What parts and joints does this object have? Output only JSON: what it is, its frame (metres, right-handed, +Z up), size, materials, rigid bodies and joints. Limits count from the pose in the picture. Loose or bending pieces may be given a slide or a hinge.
...
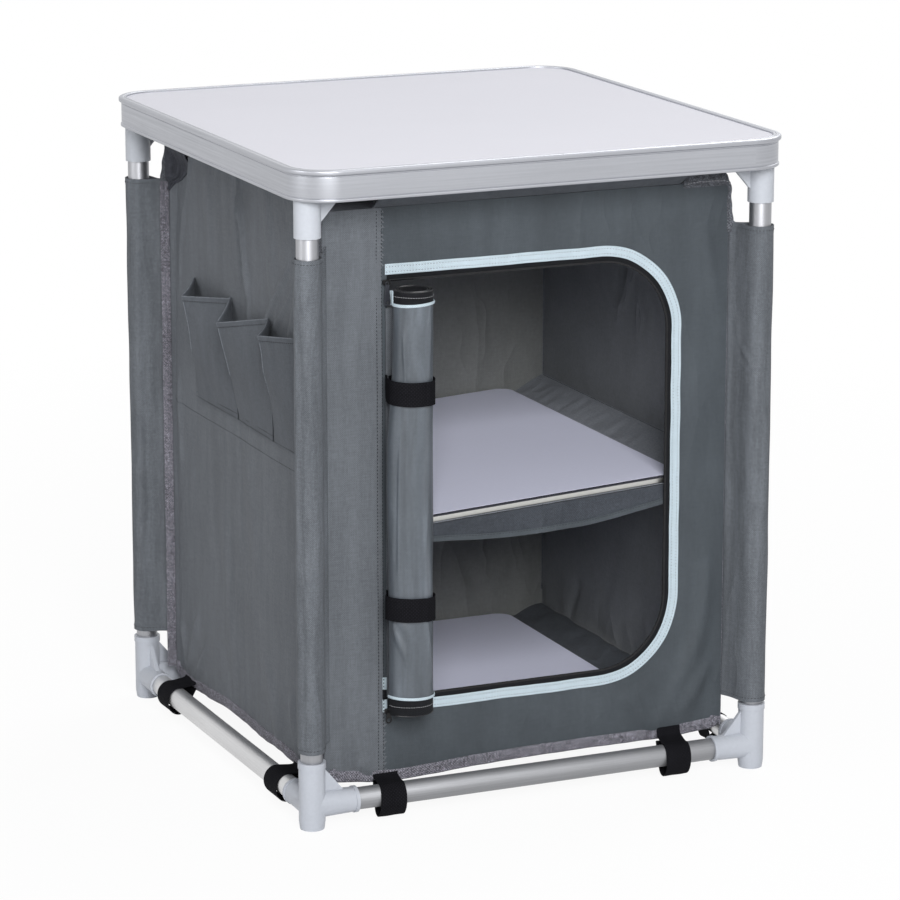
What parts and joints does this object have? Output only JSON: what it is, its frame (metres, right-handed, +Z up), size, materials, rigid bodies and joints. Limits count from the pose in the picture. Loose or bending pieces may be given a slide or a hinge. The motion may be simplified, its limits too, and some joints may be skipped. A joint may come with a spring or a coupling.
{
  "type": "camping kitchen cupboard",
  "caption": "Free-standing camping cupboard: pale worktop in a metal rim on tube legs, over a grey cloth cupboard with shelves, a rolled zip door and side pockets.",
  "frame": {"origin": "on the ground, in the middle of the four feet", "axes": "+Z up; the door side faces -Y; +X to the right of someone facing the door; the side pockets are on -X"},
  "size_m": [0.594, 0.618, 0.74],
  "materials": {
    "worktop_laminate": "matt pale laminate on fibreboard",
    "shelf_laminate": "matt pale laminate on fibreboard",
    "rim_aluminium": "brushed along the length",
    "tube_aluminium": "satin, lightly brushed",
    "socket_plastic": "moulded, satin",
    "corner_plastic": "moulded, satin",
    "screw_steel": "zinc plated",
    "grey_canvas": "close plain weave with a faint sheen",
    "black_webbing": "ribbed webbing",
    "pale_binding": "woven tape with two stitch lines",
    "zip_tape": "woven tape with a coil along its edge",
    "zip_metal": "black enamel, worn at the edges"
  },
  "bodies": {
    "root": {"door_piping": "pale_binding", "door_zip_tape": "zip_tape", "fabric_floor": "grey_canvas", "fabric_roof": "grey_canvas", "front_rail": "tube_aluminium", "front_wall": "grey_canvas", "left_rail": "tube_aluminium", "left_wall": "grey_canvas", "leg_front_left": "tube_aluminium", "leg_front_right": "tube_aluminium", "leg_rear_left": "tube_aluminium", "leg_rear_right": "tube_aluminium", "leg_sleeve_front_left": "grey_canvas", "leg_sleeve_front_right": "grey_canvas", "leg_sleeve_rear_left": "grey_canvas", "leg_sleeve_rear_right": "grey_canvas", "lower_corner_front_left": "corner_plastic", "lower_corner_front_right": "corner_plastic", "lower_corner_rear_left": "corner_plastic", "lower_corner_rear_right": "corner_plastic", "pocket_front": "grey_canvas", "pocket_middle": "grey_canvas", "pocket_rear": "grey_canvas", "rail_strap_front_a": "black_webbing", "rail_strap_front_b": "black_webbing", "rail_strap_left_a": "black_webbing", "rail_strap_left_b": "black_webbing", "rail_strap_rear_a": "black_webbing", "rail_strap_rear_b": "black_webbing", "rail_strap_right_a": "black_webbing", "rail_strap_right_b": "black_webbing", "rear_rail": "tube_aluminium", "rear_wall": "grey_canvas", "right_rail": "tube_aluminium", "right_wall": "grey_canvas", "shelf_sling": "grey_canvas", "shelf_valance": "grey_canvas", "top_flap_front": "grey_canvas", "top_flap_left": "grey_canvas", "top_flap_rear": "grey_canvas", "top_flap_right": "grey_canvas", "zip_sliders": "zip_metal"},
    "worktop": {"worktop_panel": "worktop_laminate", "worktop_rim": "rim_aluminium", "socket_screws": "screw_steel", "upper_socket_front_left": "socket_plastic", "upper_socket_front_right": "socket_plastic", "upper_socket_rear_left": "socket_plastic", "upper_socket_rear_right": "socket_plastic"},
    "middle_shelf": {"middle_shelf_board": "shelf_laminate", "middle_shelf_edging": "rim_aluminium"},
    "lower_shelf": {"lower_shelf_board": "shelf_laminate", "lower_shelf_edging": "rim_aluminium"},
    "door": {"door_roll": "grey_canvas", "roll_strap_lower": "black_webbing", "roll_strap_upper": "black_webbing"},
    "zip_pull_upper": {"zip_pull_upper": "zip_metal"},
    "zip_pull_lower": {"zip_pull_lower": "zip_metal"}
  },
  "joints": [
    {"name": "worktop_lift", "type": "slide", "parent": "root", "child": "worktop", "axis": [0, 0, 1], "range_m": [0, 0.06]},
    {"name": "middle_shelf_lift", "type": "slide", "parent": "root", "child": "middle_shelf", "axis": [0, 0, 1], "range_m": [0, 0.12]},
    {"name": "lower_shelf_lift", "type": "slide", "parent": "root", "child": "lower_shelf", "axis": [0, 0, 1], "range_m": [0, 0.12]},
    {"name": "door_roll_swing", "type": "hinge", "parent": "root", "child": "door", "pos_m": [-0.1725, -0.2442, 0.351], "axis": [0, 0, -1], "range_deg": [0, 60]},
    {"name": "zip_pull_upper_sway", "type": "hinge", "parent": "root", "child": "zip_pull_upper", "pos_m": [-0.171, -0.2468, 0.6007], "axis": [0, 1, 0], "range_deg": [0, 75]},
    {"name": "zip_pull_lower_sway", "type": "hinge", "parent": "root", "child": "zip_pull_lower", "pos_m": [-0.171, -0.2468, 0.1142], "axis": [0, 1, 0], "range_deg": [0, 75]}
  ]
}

▸ The request: Return each full line of the entries that contains the word "hinge".

▸ Answer to this problem:
What parts and joints does this object have? Output only JSON: what it is, its frame (metres, right-handed, +Z up), size, materials, rigid bodies and joints. Limits count from the pose in the picture. Loose or bending pieces may be given a slide or a hinge.
What parts and joints does this object have? Output only JSON: what it is, its frame (metres, right-handed, +Z up), size, materials, rigid bodies and joints. Limits count from the pose in the picture. Loose or bending pieces may be given a slide or a hinge. The motion may be simplified, its limits too, and some joints may be skipped. A joint may come with a spring or a coupling.
    {"name": "door_roll_swing", "type": "hinge", "parent": "root", "child": "door", "pos_m": [-0.1725, -0.2442, 0.351], "axis": [0, 0, -1], "range_deg": [0, 60]},
    {"name": "zip_pull_upper_sway", "type": "hinge", "parent": "root", "child": "zip_pull_upper", "pos_m": [-0.171, -0.2468, 0.6007], "axis": [0, 1, 0], "range_deg": [0, 75]},
    {"name": "zip_pull_lower_sway", "type": "hinge", "parent": "root", "child": "zip_pull_lower", "pos_m": [-0.171, -0.2468, 0.1142], "axis": [0, 1, 0], "range_deg": [0, 75]}